All this is to say that you need to be trained in textual criticism and to think about why/whether potential similarities make sense. Otherwise, they’re just words — and sometimes, two descriptions of the same event sound similar.
Example two: this is why we punctuate
Yes, I know. Ancient people didn’t, and the TLG‘s N-grams tool (perhaps recognizing that fact), completely ignores punctuation. A lot of the time, that’s probably helpful. Sometimes, it leads to false results.
For this example, I compared Plato’s Republic to Thucydides, thinking that there would be few results. I checked all of the matches (there were 100), and most of them were fairly weak. I’m only showing the first three hits as an example.

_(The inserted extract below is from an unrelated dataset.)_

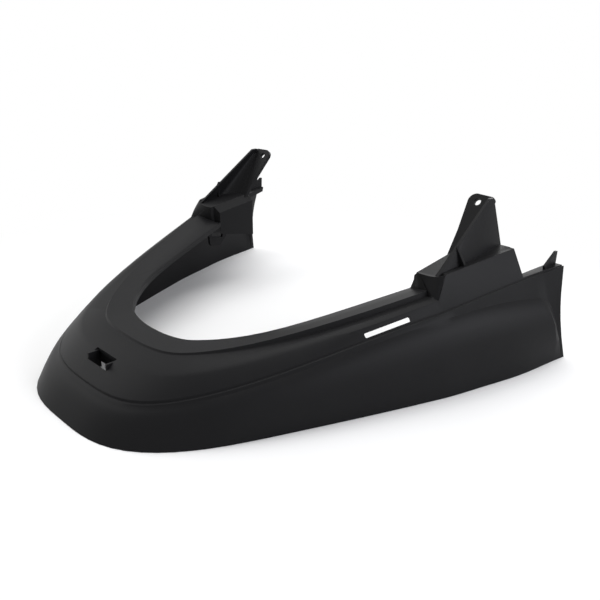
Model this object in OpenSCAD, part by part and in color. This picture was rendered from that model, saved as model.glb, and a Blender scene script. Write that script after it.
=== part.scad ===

The lemmatizer seems to have choked a bit on λέγω (I empathize), since it counted two appearances of the same word in different forms as two separate ‘hits’. By doing that, it made the number of potential similarities really, really broad – because now any three-word stretch that includes ‘first’ and ‘say/choose/etc’ is going to show up as a potential match. If you look at result #3, this double-hit isn’t confined to Plato (#3 is one of the closer results, actually). And because one of the words included is ‘said’, the shift across punctuation means that monologue is equated with dialogue.
I don’t want to finish with you thinking that the N-grams tool is useless. On the contrary: it makes an argument about intertexts both easier (by helping you locate intertexts faster) and better (by helping you determine whether your potential intertext/collocation is rare). But don’t mistake the tool for the end result. And when people ask you, ‘Can’t computers do that now?’, explain why.